Wednesday, August 13, 2014

The problem in the mirror

We started our kids in home school yesterday.  We’ve been called crazy by a lot of people, but I’m okay with that.  Generally, those people that call us crazy are also the same ones that keep asking for money because they don’t have any food.  They don’t have any food because they wrongly prioritized their income and paid the cable and internet bill instead of buying food.

It’s been 2 ½ years of hard budgeting since the last time I had trouble paying rent or buying food.  Maybe more.  I guess I learned the right way to do things, and now I do those things constantly.  These are the same people who try to show off their brilliance by doing intelligence tests on Facebook.  It takes 5th grade level math to run a budget.  Maybe even less than that.  But 70% of Americans live paycheck to paycheck.  Where’s the intelligence? 

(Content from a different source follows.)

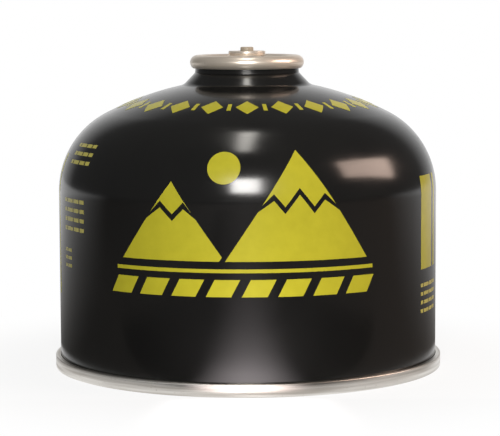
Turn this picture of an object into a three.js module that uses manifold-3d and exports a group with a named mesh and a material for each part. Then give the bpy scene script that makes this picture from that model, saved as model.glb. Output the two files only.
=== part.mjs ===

I think we’ve become caught up in a race to learn useless knowledge.  I think there is a belief that states “if the answer is simple, the answer is wrong”.  And people just keep trekking after supremely complex answers to simple problems.  It takes knowledge learned in 5th grade to balance a budget.  Yet 70% can’t.   

So it leads me to believe that there is considerably more to the economic failures of individuals than is originally assumed.  I guess you could say I try to look at root causes to solve problems.  And one of the ideas I’ve thought about is the root cause of financial failure in most people is victim thinking. 

In victim thinking the problem is always someone else.  It is never the individual.  Because the person believes the problem is never their fault, they never work to fix whatever the problem is.  It’s easy to blame a manager for not getting promoted.  It’s hard to say “I’m a lazy bum”.  But frequently that’s the case.  It’s obvious from people on the outside, but not so obvious from people on the inside. 

I think it narrows down to a basic fact: you can either admit the problem is you and start succeeding, or you can blame other people and give up.  It’s a simple choice.   But a hard one. 

As Dave Ramsey has said though, if you admit that you are the problem, then you can also know exactly what to fix to get rid of the problem: you.  You are the only thing you can change in your life.  You can’t change your past.  You can’t change your race.  You can’t change your ethnicity.  But you can change your blaming, complaining mindset and turn the world inside out.


As for book recommendations today, I’d say QBQ! The Question Behind the Question by John Miller.  It’s a short book, but a good one.